Build a lazy custom AnalysisBase for pair-distance matrices.

Parameters:
  • universe (Any) – MDAnalysis universe for one trajectory.

  • pairs (sequence of PairDistanceSpec) – Resolved pair specifications.

  • use_pbc (bool) – Whether to request minimum-image distances from MDAnalysis.

Returns:

AnalysisBase instance whose results.distance_matrix has shape (n_pairs, n_frames) and whose results also include frame, time, and warning metadata.

Return type:

Any

polyzymd.analyses.mda.pair_distance.pair_distance_version()[source]

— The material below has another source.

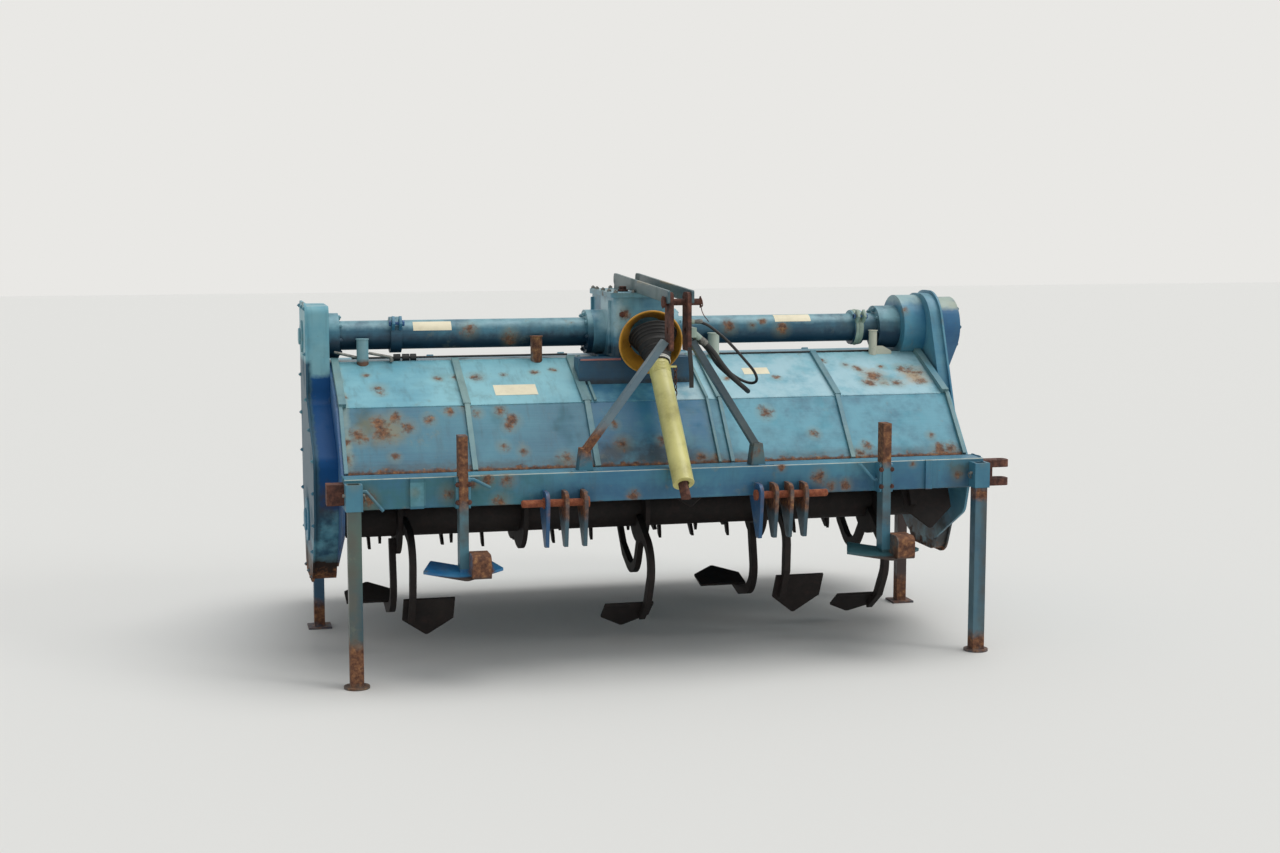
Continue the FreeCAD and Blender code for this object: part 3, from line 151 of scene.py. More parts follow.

Return the pair-distance primitive schema version.

Returns:

Version string for provenance records.

Return type:

str

Import-light primitives for the MDAnalysis extension layer.

class polyzymd.analyses.mda.base.MDARunKwargs[source]

Bases: TypedDict

Keyword arguments accepted by MDAnalysis.analysis.base.AnalysisBase.run.

The value types stay intentionally broad where MDAnalysis accepts multiple backend or frame-selector forms. This keeps the public extension-layer type import-light and independent of optional MDAnalysis runtime objects.

start: int | None
stop: int | None
step: int | None
frames: Any
verbose: bool | None
progressbar_kwargs: dict[str, Any] | None
backend: Any
n_workers: int | None
n_parts: int | None
unsupported_backend: bool | None
class polyzymd.analyses.mda.base.AnalysisBaseLike(*args, **kwargs)[source]

Bases: Protocol

Structural protocol for MDAnalysis AnalysisBase-style objects.

results: Any
run(**kwargs)[source]

Run the analysis and return the analysis object.

Parameters:

**kwargs (Any) – Keyword arguments forwarded to the wrapped analysis object’s run() method.

Returns:

The analysis object after execution.

Return type:

AnalysisBaseLike

__init__(*args, **kwargs)
exception polyzymd.analyses.mda.base.MDAnalysisExtensionError[source]

Bases: RuntimeError

Base runtime error for MDAnalysis extension-layer failures.